Drôle de continuité entre le dernier documentaire vu, L'Homme aux mille visages, consacré à un homme aux vies multiples adaptant comportement et personnalité en fonction de la femme à ses côtés (et avec 4 femmes en même temps, grands talents de comédien). Le film écrit et réalisé par Aaron Schimberg investit un domaine connexe dans le registre fictionnel, dans une veine qui pourrait (très rapidement, et de loin) évoquer Elephant Man de feu David Lynch : le portrait psychologique et existentiel d'un homme atteint de neurofibromatose aiguë lui ravageant le visage qui bénéficie d'un traitement expérimental et qui peut envisager de retrouver un visage normal.
A Different Man est un film agréablement bizarre, au sens où il cultive une appréciation de la difformité extrême sans en faire une fin en soi, en mode "monstre de foire" ou Freaks-ploitation. Le premier temps est consacré à l'observation du quotidien forcément difficile du protagoniste (Sebastian Stan), marqué par son visage extrêmement déformé, et fatalement très lourd à supporter. Les regards dans le métro, les sous-entendus, les manifestations d'anormalités sont légion. Puis, par l'entremise d'une thérapie médicale expérimentale occasionnant quelques extraits gores, il retrouve un visage considéré comme normal, et une ellipse nous projette dans un futur proche où il devenu un agent immobilier beau et talentueux qui va se lancer dans une carrière d'acteur amateur au théâtre, dans une pièce inspirée de sa propre vie (la metteuse en scène était sa voisine). Premier niveau de bizarrerie dans l'écriture, puisqu'on observe cet homme "réparé" attiré par l'interprétation de son ancien lui-même... Et la bizarrerie ne fera qu'enfler lorsqu'un autre homme, atteint lui aussi de neurofibromatose (Adam Pearson, acteur souffrant de la pathologie pour de bon, choix de casting incroyable) mais particulièrement à l'aise dans sa peau, lui disputera son rôle.

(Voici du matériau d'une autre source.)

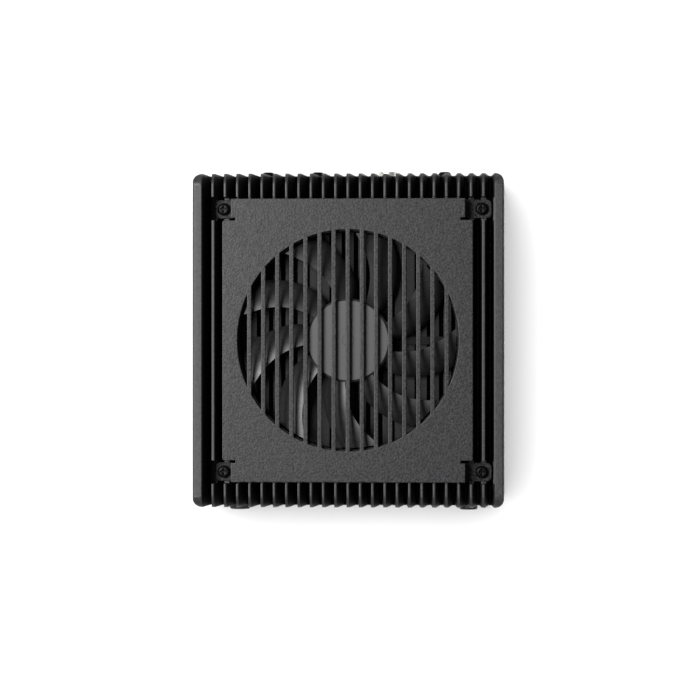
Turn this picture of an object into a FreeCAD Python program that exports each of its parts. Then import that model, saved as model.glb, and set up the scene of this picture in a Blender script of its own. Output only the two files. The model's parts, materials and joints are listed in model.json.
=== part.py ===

Le film n'est pas du tout parfait, mais jouit d'un potentiel assez fort et l'exploite malgré tout un minimum. Forcément on observe l'évolution du comportement du héros comme des entomologistes, à mesure que son anxiété passée refait surface et se mêle aux nouveaux problèmes qu'il doit affronter dans sa nouvelle vie. Le film questionne pas mal de thèmes, pitié, dégoût, narcissisme, et contemple les séquelles psychologiques laissées par le handicap (plutôt que le handicap lui-même), en montrant toutes les horreurs que peut contenir une vie "normale" (symbolisée par son nouveau nom, Guy), ou comment les cauchemars peuvent émerger dans une vie rêvée en apparence... Le personnage trouvera très peu d'épanouissement après sa transformation / guérison, contre toute attente, comme s'il était impossible pour lui d'effacer le passif des humiliations qu'il a si longtemps endurées. Ambiance très étrange en tous cas, entre symbolisme, onirisme, et humour noir (c'est la dernière note : "Oh my friend, you haven't changed a bit"), parfois un peu trop obscur, un peu trop absurde, mais explorant une marge appréciable.